It seems weird to consider my different habits of note-taking, depending on the context. Being in my last year at university you’d think that I’d have a “preferred,” efficient technique down-pat that I’ve found helps me take notes so that when I go back to look at them I understand everything right away. Being scatterbrained and *slightly* ADD, my notes end up being fairly jumbled most of the time. Still, I’ve found some strategies that have worked for me over the years.
I find myself to be both an auditory and tactile learner, understanding material a lot better if it is verbally presented to me, and taking notes rather than simply reading the information on my own. While taking notes during class lectures, I try to quickly read over the presented slides (if there are any) and try to summarize the ideas. Paying attention to any additional comments the professor is making and writing down any important points that may help clarify something also helps me a lot. If all information is presented verbally by the professor I try to write down as much as possible and add little notes on the sides that may help me better understand the material when I’m reading over it again.
During class discussions, I also take note of any important points that are brought up, usually on the side of the page, by the “original” notes that were presented by the professor. Even if I am not writing down anything during the class discussions, I find that I remember the a lot more of the information and I am able to concentrate on the content if I am doodling rather than just sitting and trying to focus. Hey, whatever works, right?
Focusing specifically on my note-taking for the previous Blog Post, where I analyzed the differences between two different film interpretations of the same Shakespearean scene, I found it helpful to read over the original text a few times to understand the context. Moving on to watching both movies, getting a general idea of the whole tone of the movie and seeing if any important plot points were changed that may affect the scene I was working on and making note of it was important. After completing both movies, I would go back to the specific scene that I needed. I find it helpful to try to transcribe the actors’ lines as they are speaking them, as well as identifying any significant actions or body language. Paying attention to the film aspects is also important, taking notes of any changes in shots and music. Going over the script and making notes of which lines were kept as they were written in the original play and which ones were changed; making notes of parts that may have been taken out; how actors’ interpretations changed how the text was originally written (ie. a question being changed into a statement etc) Writing down the time for any important lines or actions also helps, if I am to go over the film again, so I can quickly get to that specific part.
As for annotating text in a book, I tend to read the text, make note of any words that I may not know what they mean (or what they may mean in the context of the text) and look them up and (generally) make note of them.
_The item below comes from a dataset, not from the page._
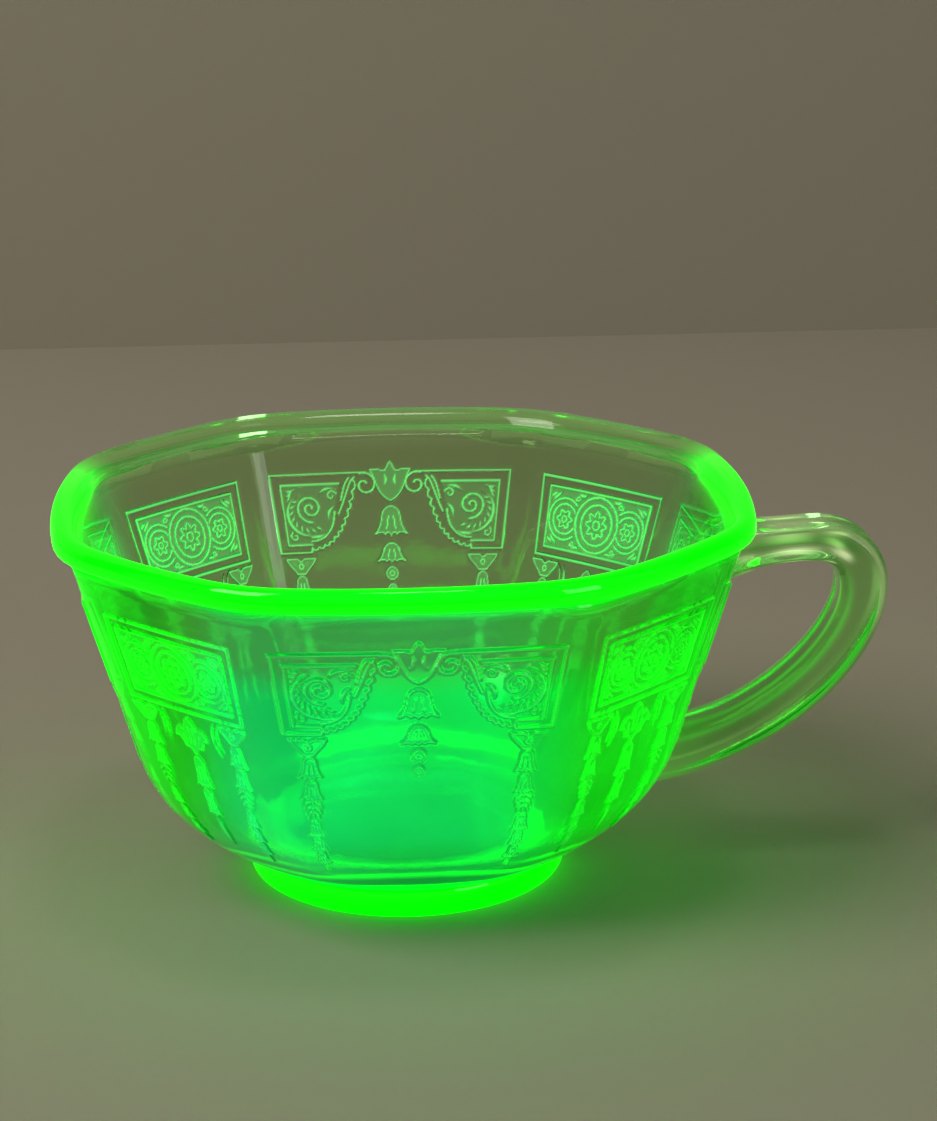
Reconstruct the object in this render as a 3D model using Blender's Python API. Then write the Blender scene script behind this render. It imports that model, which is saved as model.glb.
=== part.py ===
"""Octagonal pressed-glass teacup: bowl, foot ring and loop handle.

+Z is up and +X points at the handle. The origin is the centre of the footprint's bounding box,
on the surface that the cup stands on. Driving dimensions are in millimetres.
"""
import math

import bmesh
import bpy
from mathutils import Vector

MM = 0.001
GAP = 0.3                    # clearance between neighbouring solids

# Rim and wall of the bowl. An apothem is the distance from the bowl's axis to a broad side.
CUP_HEIGHT = 54.2
RIM_APOTHEM = 47.5
RIM_BEAD_HEIGHT = 3.3
RIM_BEAD_SECTION = (         # inset from the bead's widest point, and height as a share of the bead's
    (0.5, 0.08), (0.0, 0.27), (0.1, 0.64), (0.7, 0.92), (1.7, 1.0), (3.2, 0.88), (4.2, 0.52))
WALL_TOP_APOTHEM = 45.0
WALL_BEND_HEIGHT = 22.0      # the straight flare starts here
WALL_BEND_APOTHEM = 36.9
OUTER_BEND = ((28.9, 6.9), (33.6, 11.8))      # apothem and height of the outer curve's handles
INNER_BEND = ((31.8, 13.4), (27.4, 8.4))      # and of the inner curve's, from the top down
WALL_THICKNESS = 2.6
BROAD_HALF_SIDE = 0.487      # half a broad side's length, as a share of the apothem
CORNER_RADIUS = 7.0
RIM_CORNER_RADIUS = 15.0
RIM_ROUNDNESS = 0.46         # 0 is a straight-sided octagon, 1 is a circle
WALL_ROUNDNESS = 0.25
FLOOR_TOP = 7.0
FLOOR_RADIUS = 20.5

# Foot ring
FOOT_HEIGHT = 3.8
FOOT_OUTER_RADIUS = 22.3
FOOT_INNER_RADIUS = 17.4
FOOT_EDGE_RADIUS = 0.9
FOOT_DRAFT = 0.3             # how far the ring's sides lean in towards its base
BASE_INSET = 0.4             # from the ring's outer radius to the edge of the bowl's underside
FOOT_SEGMENTS = 64
EDGE_STEPS = 3

# Handle: its centreline lies in the XZ plane, as distance from the bowl's axis and height.
HANDLE_WIDTH = 8.6
HANDLE_REACH = 67.3
HANDLE_BEND_THICKNESS = 6.8
HANDLE_ARM_THICKNESS = 4.7
HANDLE_TOP_ROOT_THICKNESS = 7.2
HANDLE_LOW_ROOT_THICKNESS = 7.6
HANDLE_BEND_CENTRE = HANDLE_REACH - HANDLE_BEND_THICKNESS / 2
HANDLE_CURVES = (
    ((42.5, 43.6), (47.0, 44.9), (52.0, 45.6), (57.0, 45.6)),
    ((57.0, 45.6), (61.4, 45.6), (HANDLE_BEND_CENTRE, 43.0), (HANDLE_BEND_CENTRE, 39.0)),
    ((HANDLE_BEND_CENTRE, 39.0), (HANDLE_BEND_CENTRE, 30.0), (51.2, 16.7), (34.5, 14.9)),
)
HANDLE_STEPS = (7, 9, 20)    # stations along each of the three curves
HANDLE_SECTION_POINTS = 20
HANDLE_SQUARENESS = 3.2      # exponent of the superellipse section
CUTTER_RIM_POINTS = 5        # points of the rim bead, up to its top, that the roots are trimmed to

# The bowl's axis, so that the whole cup's bounding box is centred on the origin.
AXIS_X = (RIM_APOTHEM - HANDLE_REACH) / 2

GLASS_COLOUR = (0.09, 0.62, 0.10, 1.0)
GLASS_ROUGHNESS = 0.06

# Facets of the bowl's curves
BROAD_SEGMENTS = 4
NARROW_SEGMENTS = 2
CORNER_SEGMENTS = 3
BEND_STEPS = 8


def clear_scene():
    for obj in list(bpy.data.objects):
        bpy.data.objects.remove(obj, do_unlink=True)


def glass_material(name):
    material = bpy.data.materials.new(name)
    material.use_nodes = True
    shader = material.node_tree.nodes["Principled BSDF"]
    shader.inputs["Base Color"].default_value = GLASS_COLOUR
    shader.inputs["Roughness"].default_value = GLASS_ROUGHNESS
    shader.inputs["Metallic"].default_value = 0.0
    return material


def bezier(points, t):
    """Point at t on a cubic curve, whatever the dimension of its control points."""
    s = 1.0 - t
    weights = (s * s * s, 3 * s * s * t, 3 * s * t * t, t * t * t)
    return tuple(sum(w * p[i] for w, p in zip(weights, points)) for i in range(len(points[0])))


def octagon(apothem, roundness, corner_radius):
    """Corner-rounded octagon with four broad and four narrow sides, counter-clockwise.

    The broad sides face +X, +Y, -X and -Y. Roundness pulls every point towards a circle.
    """
    radius = min(corner_radius, 0.5 * apothem)
    inset = apothem - radius
    half_broad = BROAD_HALF_SIDE * apothem - radius * math.tan(math.pi / 8)
    diagonal = math.sqrt(0.5) * radius
    quarter = []
    for i in range(BROAD_SEGMENTS):
        quarter.append((apothem, half_broad * (2 * i / BROAD_SEGMENTS - 1)))
    for i in range(CORNER_SEGMENTS):
        angle = math.pi / 4 * i / CORNER_SEGMENTS
        quarter.append((inset + radius * math.cos(angle), half_broad + radius * math.sin(angle)))
    start = (inset + diagonal, half_broad + diagonal)
    for i in range(NARROW_SEGMENTS):
        share = i / NARROW_SEGMENTS
        quarter.append((start[0] + (start[1] - start[0]) * share,
                        start[1] + (start[0] - start[1]) * share))
    for i in range(CORNER_SEGMENTS):
        angle = math.pi / 4 * (1 + i / CORNER_SEGMENTS)
        quarter.append((half_broad + radius * math.cos(angle), inset + radius * math.sin(angle)))
    points = []
    for turn in range(4):
        cos_turn, sin_turn = (1, 0, -1, 0)[turn], (0, 1, 0, -1)[turn]
        for x, y in quarter:
            pull = 1 - roundness + roundness * apothem / math.hypot(x, y)
            points.append(((x * cos_turn - y * sin_turn) * pull, (x * sin_turn + y * cos_turn) * pull))
    return points


def ring_at(apothem, height, roundness, corner_radius):
    return [Vector((AXIS_X + x, y, height)) * MM for x, y in octagon(apothem, roundness, corner_radius)]


def wall_rings(profile):
    return [ring_at(a, z, wall_roundness(z), CORNER_RADIUS) for a, z in profile]


def rim_rings(profile):
    return [ring_at(a, z, RIM_ROUNDNESS, RIM_CORNER_RADIUS) for a, z in profile]


def wall_roundness(height):
    """Round at the foot, nearly flat-sided from a third of the way up."""
    share = max(0.0, min(1.0, (height - FOOT_HEIGHT) / (WALL_BEND_HEIGHT - FOOT_HEIGHT)))
    return WALL_ROUNDNESS + (1 - WALL_ROUNDNESS) * (1 - share) ** 2


def outer_wall():
    """Apothem and height up the outside, from the foot ring to the underside of the rim bead."""
    curve = ((FOOT_OUTER_RADIUS - BASE_INSET, FOOT_HEIGHT + GAP), *OUTER_BEND,
             (WALL_BEND_APOTHEM, WALL_BEND_HEIGHT))
    levels = [bezier(curve, i / BEND_STEPS) for i in range(BEND_STEPS + 1)]
    top = CUP_HEIGHT - RIM_BEAD_HEIGHT
    for share in (0.33, 0.66, 1.0):
        levels.append((WALL_BEND_APOTHEM + (WALL_TOP_APOTHEM - WALL_BEND_APOTHEM) * share,
                       WALL_BEND_HEIGHT + (top - WALL_BEND_HEIGHT) * share))
    return levels


def rim_bead():
    """Apothem and height round the bead, from its lower outer edge to its inner edge."""
    low = CUP_HEIGHT - RIM_BEAD_HEIGHT
    return [(RIM_APOTHEM - inset, low + RIM_BEAD_HEIGHT * share) for inset, share in RIM_BEAD_SECTION]


def inner_wall():
    """Apothem and height down the inside, to the edge of the flat floor."""
    levels = []
    top = CUP_HEIGHT - RIM_BEAD_HEIGHT
    for share in (1.0, 0.5, 0.0):
        levels.append((WALL_BEND_APOTHEM - WALL_THICKNESS
                       + (WALL_TOP_APOTHEM - WALL_BEND_APOTHEM) * share,
                       WALL_BEND_HEIGHT + (top - WALL_BEND_HEIGHT) * share))
    curve = (levels[-1], *INNER_BEND, (FLOOR_RADIUS, FLOOR_TOP))
    levels.extend(bezier(curve, i / BEND_STEPS) for i in range(1, BEND_STEPS + 1))
    return levels


def loft(name, rings, closed=False):
    """Skin a list of equally long point rings; the ends are capped unless the loft is closed."""
    bm = bmesh.new()
    loops = [[bm.verts.new(point) for point in ring] for ring in rings]
    pairs = list(zip(loops, loops[1:]))
    if closed:
        pairs.append((loops[-1], loops[0]))
    else:
        bm.faces.new(loops[0])
        bm.faces.new(loops[-1])
    for low, high in pairs:
        for i in range(len(low)):
            j = (i + 1) % len(low)
            bm.faces.new((low[i], low[j], high[j], high[i]))
    bmesh.ops.recalc_face_normals(bm, faces=bm.faces)
    mesh = bpy.data.meshes.new(name)
    bm.to_mesh(mesh)
    bm.free()
    mesh.shade_smooth()
    mesh.set_sharp_from_angle(angle=math.radians(40))
    obj = bpy.data.objects.new(name, mesh)
    bpy.context.scene.collection.objects.link(obj)
    return obj


def make_bowl(material):
    bowl = loft("bowl", wall_rings(outer_wall()) + rim_rings(rim_bead()) + wall_rings(inner_wall()))
    bowl.data.materials.append(material)
    return bowl


def make_foot_ring(material):
    edge = FOOT_EDGE_RADIUS
    section = [(FOOT_OUTER_RADIUS, FOOT_HEIGHT)]
    for centre, direction in ((FOOT_OUTER_RADIUS - FOOT_DRAFT - edge, 1), (FOOT_INNER_RADIUS + edge, -1)):
        arc = []
        for i in range(EDGE_STEPS + 1):
            angle = math.pi / 2 * i / EDGE_STEPS
            arc.append((centre + direction * edge * math.cos(angle), edge - edge * math.sin(angle)))
        section.extend(arc[::direction])
    section.append((FOOT_INNER_RADIUS - FOOT_DRAFT, FOOT_HEIGHT))
    rings = []
    for radius, height in section:
        ring = []
        for i in range(FOOT_SEGMENTS):
            angle = 2 * math.pi * i / FOOT_SEGMENTS
            ring.append(Vector((AXIS_X + radius * math.cos(angle),
                                radius * math.sin(angle), height)) * MM)
        rings.append(ring)
    foot = loft("foot_ring", rings, closed=True)
    foot.data.materials.append(material)
    return foot


def handle_stations():
    """Centreline points with the distance covered so far, as a share of the whole."""
    points = []
    for curve, steps in zip(HANDLE_CURVES, HANDLE_STEPS):
        points.extend(bezier(curve, i / steps) for i in range(steps))
    points.append(HANDLE_CURVES[-1][-1])
    lengths = [0.0]
    for a, b in zip(points, points[1:]):
        lengths.append(lengths[-1] + math.dist(a, b))
    return points, [length / lengths[-1] for length in lengths]


def handle_thickness(share):
    """Thick where the handle leaves the wall, thin along the top arm, thick in the bend and sweep."""
    stops = ((0.0, HANDLE_TOP_ROOT_THICKNESS), (0.17, HANDLE_ARM_THICKNESS),
             (0.38, HANDLE_BEND_THICKNESS), (0.8, HANDLE_BEND_THICKNESS),
             (1.0, HANDLE_LOW_ROOT_THICKNESS))
    for (a, thick_a), (b, thick_b) in zip(stops, stops[1:]):
        if share <= b:
            blend = 0.5 - 0.5 * math.cos(math.pi * (share - a) / (b - a))
            return thick_a + (thick_b - thick_a) * blend
    return HANDLE_LOW_ROOT_THICKNESS


def make_wall_cutter():
    """Solid of the bowl's outside, one gap larger, that trims the handle's two roots."""
    wall = [(a + GAP, z) for a, z in outer_wall()]
    rim = [(a + GAP, z) for a, z in rim_bead()[:CUTTER_RIM_POINTS]]
    cutter = loft("wall_cutter", wall_rings(wall) + rim_rings(rim))
    cutter.hide_render = True
    cutter.display_type = 'WIRE'
    return cutter


def make_handle(material):
    points, shares = handle_stations()
    rings = []
    for index, ((x, z), share) in enumerate(zip(points, shares)):
        before = points[max(index - 1, 0)]
        after = points[min(index + 1, len(points) - 1)]
        length = math.dist(before, after)
        across = ((before[1] - after[1]) / length, (after[0] - before[0]) / length)
        half = handle_thickness(share) / 2
        ring = []
        for i in range(HANDLE_SECTION_POINTS):
            angle = 2 * math.pi * i / HANDLE_SECTION_POINTS
            cosine, sine = math.cos(angle), math.sin(angle)
            side = math.copysign(abs(cosine) ** (2 / HANDLE_SQUARENESS), cosine) * HANDLE_WIDTH / 2
            out = math.copysign(abs(sine) ** (2 / HANDLE_SQUARENESS), sine) * half
            ring.append(Vector((AXIS_X + x + across[0] * out, side, z + across[1] * out)) * MM)
        rings.append(ring)
    handle = loft("handle", rings)
    handle.data.materials.append(material)
    cut = handle.modifiers.new("trim_to_wall", 'BOOLEAN')
    cut.operation = 'DIFFERENCE'
    cut.object = make_wall_cutter()
    return handle


def build():
    clear_scene()
    make_bowl(glass_material("bowl_glass"))
    make_foot_ring(glass_material("foot_glass"))
    make_handle(glass_material("handle_glass"))


build()
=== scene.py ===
"""Uranium-glass teacup: pressed relief, thick rim, foot ring and ribbed handle, glowing green.

Every length below is in millimetres unless it ends in _M. The frame gives all places and sizes.
"""
import math

import bmesh
import bpy
import numpy as np
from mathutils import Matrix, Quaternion, Vector


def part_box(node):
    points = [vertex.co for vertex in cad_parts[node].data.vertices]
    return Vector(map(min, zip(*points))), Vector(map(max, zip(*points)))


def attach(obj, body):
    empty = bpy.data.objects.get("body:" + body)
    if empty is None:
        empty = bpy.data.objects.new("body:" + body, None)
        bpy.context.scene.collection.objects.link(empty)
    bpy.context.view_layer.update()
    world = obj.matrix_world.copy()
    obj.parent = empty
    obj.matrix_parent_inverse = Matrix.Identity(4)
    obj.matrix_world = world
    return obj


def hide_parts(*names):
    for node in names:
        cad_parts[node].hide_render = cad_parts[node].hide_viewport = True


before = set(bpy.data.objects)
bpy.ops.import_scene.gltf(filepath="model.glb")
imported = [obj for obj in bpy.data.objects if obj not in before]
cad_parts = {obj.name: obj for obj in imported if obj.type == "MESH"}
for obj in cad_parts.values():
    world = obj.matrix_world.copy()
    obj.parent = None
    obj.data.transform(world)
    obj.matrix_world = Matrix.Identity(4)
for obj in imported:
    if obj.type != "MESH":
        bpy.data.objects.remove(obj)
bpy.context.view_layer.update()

MM = 0.001


def box_mm(node):
    low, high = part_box(node)
    return np.array(low) / MM, np.array(high) / MM


BOWL_LOW, BOWL_HIGH = box_mm("bowl")
FOOT_LOW, FOOT_HIGH = box_mm("foot_ring")
HANDLE_LOW, HANDLE_HIGH = box_mm("handle")

# Main sizes, read from the frame
AXIS_X = (BOWL_LOW[0] + BOWL_HIGH[0]) / 2
CUP_HEIGHT = BOWL_HIGH[2]
RIM_APOTHEM = (BOWL_HIGH[1] - BOWL_LOW[1]) / 2
FOOT_RADIUS = (FOOT_HIGH[1] - FOOT_LOW[1]) / 2
FOOT_HEIGHT = FOOT_HIGH[2]
BASE_HEIGHT = BOWL_LOW[2]
HANDLE_REACH = HANDLE_HIGH[0] - AXIS_X
HANDLE_WIDTH = HANDLE_HIGH[1] - HANDLE_LOW[1]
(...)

For the most part I do a lot more annotating if I have to close read a certain part of the whole book/play etc.
In the case of the close reading of Henry V assignment, I found it helpful to take a minute to write the line number beside each line, so I don’t have to take the time to count when I was making note of a specific line. Highlighting words or phrases that describe the same setting, circling words with similar meanings and underlining any repetitions is a quick way to bring focus to any specific aspect you’re analyzing. Making notes of any changes in setting or mood… paying attention to punctuation and making note of it on the side… in case they become important aspects to consider later on.